I am working on an experiment project that I want to recognize the singing with Do Re Mi Fa So La Ti...
What's the best approach of this?
I have tried below steps, but the recogniztion performance is poor. What I did is based on the example of DialogDemo in sphinx4.
Change or add the words in cmudict-en-us.dict for the words of "Do, Re, Mi...". I modified the pronounciation to reflect the closet pronounciation. For example, for Do, I put 'D OW' instead of 'D UW'.
Change digits.grxml to I use DO, Re, Mi, etc to replace the digits.
After this change basically can recognize some of my singing however the error rate is really high.
What can I do to improve?
Shall I try to adapt the existing en-us acoustic model, or shall I create a new acoustic model from scratch?
Need to mention that even recognizing the digits also gave me a poor recognition rate. I guess my microphone may be not good enough?
.
If you would like to refer to this comment somewhere else in this project, copy and paste the following link:
Regarding bad accuracy on digits, this could be due to a bad mic or a strong accent. You should provide audio examples that did not work well to understand what happens.
For singing, you should definitely train a new model. Even better to include additional features, such as pitch and chroma features.

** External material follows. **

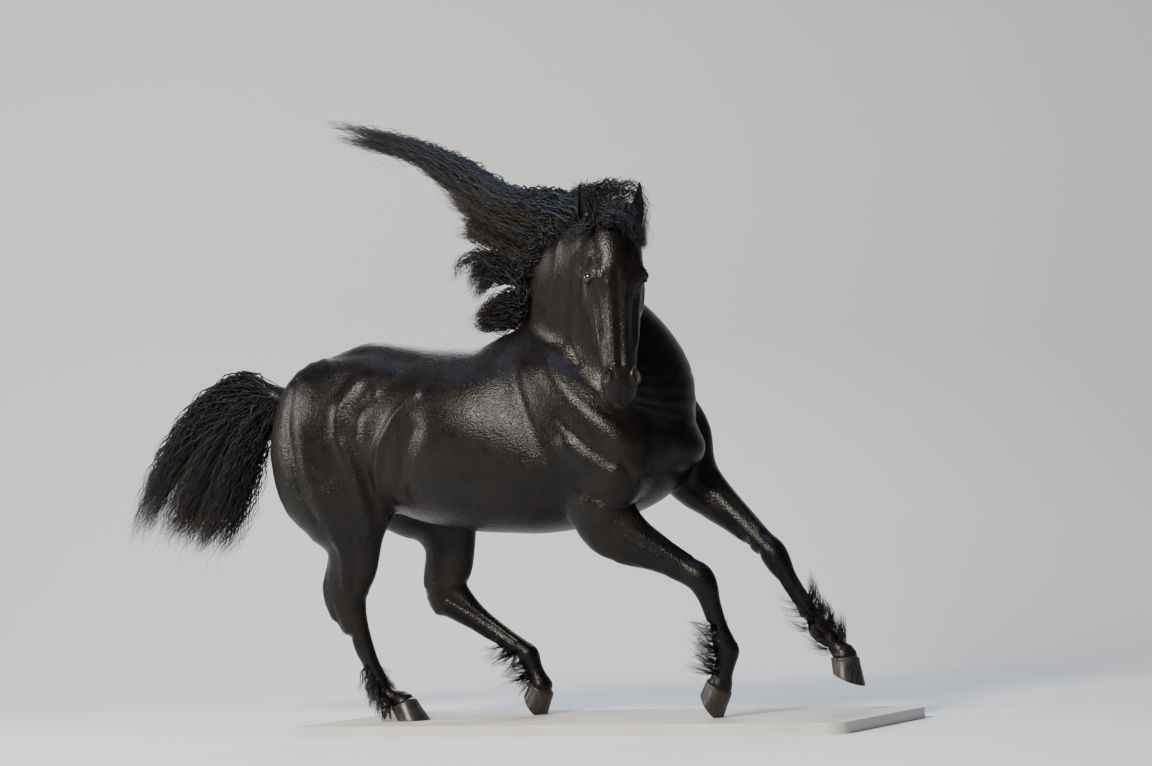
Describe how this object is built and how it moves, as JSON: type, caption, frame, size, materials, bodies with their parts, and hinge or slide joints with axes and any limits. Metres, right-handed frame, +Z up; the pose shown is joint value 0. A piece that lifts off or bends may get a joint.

If you would like to refer to this comment somewhere else in this project, copy and paste the following link:
Yes by changing the microphone and trying to speak more clearly I can get acceptable success rate for digits. For syllables of singing I can get higher rate of result also. I am still using the standard Us-en modle.
Now I start to work on the pocketsphinx as the mobile platform is my ultimate target.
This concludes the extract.